Our Materials and Warranty

We install OEM-quality glass and use professional-grade urethane systems suited to the conditions in Arizona and Florida. Our workmanship is backed by a lifetime warranty, which means a properly cured, correctly sealed installation is exactly what we are committed to delivering. Following the aftercare guidance is the partnership side of that commitment: we set the glass correctly, and you give the adhesive the undisturbed time it needs to reach full strength.

Scheduling and Insurance Help

Because we are fully mobile, we bring the replacement to your driveway, office parking lot, or wherever your 7 Series is, and we offer next-day appointments when availability allows. That flexibility also lets you plan around the weather, which is genuinely useful when you are trying to keep a fresh seal out of a Florida afternoon storm or out of the harshest Arizona afternoon sun. If you are using insurance, we are happy to assist and help you through your claim. In Florida, comprehensive coverage may include a windshield benefit that can apply with no deductible in certain situations, and we can walk you through how coverage generally works so you understand your options.
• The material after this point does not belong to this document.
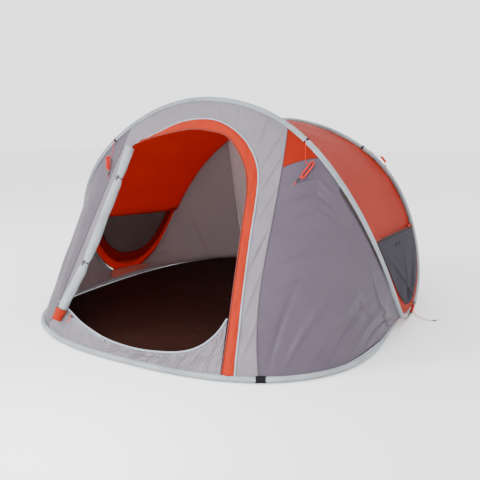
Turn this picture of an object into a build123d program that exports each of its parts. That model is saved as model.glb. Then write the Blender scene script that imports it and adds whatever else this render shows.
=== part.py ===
from build123d import *
import os
from math import cos, pi, radians, sin, tan

os.makedirs("parts", exist_ok=True)

# A pop-up dome tent.  Millimetres, +Z up, door towards -Y, origin on the ground under its middle.

# Hoops
half_span = 1101          # from the middle to each end of the crown hoop
crown_end_y = 107         # both arches turn round near the ground in this plane
crown_end_height = 5
hoop_half_width = 1050    # ground hoop, half its width
hoop_front = 1218         # ground hoop, from the middle to its front
hoop_rear = 1218          # ground hoop, from the middle to its rear
hoop_waist_y = -355       # where the ground hoop's front and rear curves meet
hoop_front_power = 2.53   # squareness of the front curve
hoop_rear_power = 2.69    # squareness of the rear curve
hoop_height = 16          # of the ground hoop's centre
rod_radius = 4
ferrule_wall = 1
ferrule_length = 120      # of the crown hoop's; the ground hoop's is half as long
fit_gap = 0.1
half_joint_gap = 1        # from a hoop's end face to the middle of its joint
ground_joint_straight = 65    # straight run of the ground hoop, each side of its joint
ground_joint_spread = 0.11    # angle from the ground hoop's joint to its first bend
joint_half = 110          # from the crown hoop's joint to the rod's first bend
joint_share = 0.045       # the same, to the second bend, as a share of the rear arch
joint_angle = -0.83       # of the ground hoop's joint

# One side of each arch, from near its end to near its top
front_arch_side = [
    (1080, -240, 226),
    (985, -430, 576),
    (772, -496, 937),
    (433, -462, 1203),
]
front_arch_top = (0, -464, 1304)
rear_arch_side = [
    (1079, 503, 164),
    (971, 688, 536),
    (741, 759, 890),
    (398, 716, 1124),
]
rear_arch_top = (0, 656, 1216)

# Cloth
sleeve_radius = 14
sleeve_wall = 1.5
sleeve_start = 0.047      # part of an arch left bare at each end
sleeve_clearance = 6      # from a sleeve to the cloth beside it
cloth_thickness = 1.2
seam_inset = 0.003        # share of a panel's width left open beside a seam
front_foot_angle = radians(12.6)   # where the front wall ends on the ground hoop
rear_foot_angle = radians(33.4)    # where the rear wall ends on the ground hoop
seam_on_arch = 0.358      # seams of the middle panels, as a share of the sleeved arch
seam_on_hem = 0.311       # the same seams, as a share of the hem
floor_thickness = 2
floor_inset = 18          # from the ground hoop's centre to the groundsheet's edge
roof_end = 0.062          # share of the arches where the roof's ends stop
window_top = 0.187        # share of the arches at the top of an end window
window_bottom = 0.098
window_side = 0.13        # share of the roof's depth in front of and behind a window
flap_top = 0.190
flap_bottom = 0.066
flap_side = 0.045
flap_stand_off = 6        # from an end window to its outer flap
corner_top = 0.058        # share of the arches at the top of an end's corner cloth
corner_clear = 26         # from the ground hoop's centre to that cloth
u_squareness = 0.75       # of the rounded windows, bands and flaps at the ends
band_overlap = 0.004      # share of the arches that an end band runs past its flap
roof_gap = 0.006          # share of the arches between the roof and a flap's seam
window_gap = 0.008        # share of the roof's depth between a window and its band
wrap_half = 23            # half the length of the wrap over the ground hoop's joint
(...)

We help you navigate the process, while the claim itself stays in your hands.

The Bottom Line

Your BMW 7 Series sunroof replacement is essentially done the moment we pack up, but the adhesive is not finished working. Give it about an hour before driving as your technician advises, keep your speed and the road gentle for the first few hours, leave the roof closed for the rest of the day, and keep pressure washing and car washes away for a couple of days. Account for Arizona heat by parking in shade and for Florida humidity by staying ahead of the rain. Do those simple things, and the new bond cures into a quiet, watertight seal that performs the way a 7 Series roof should for the long haul.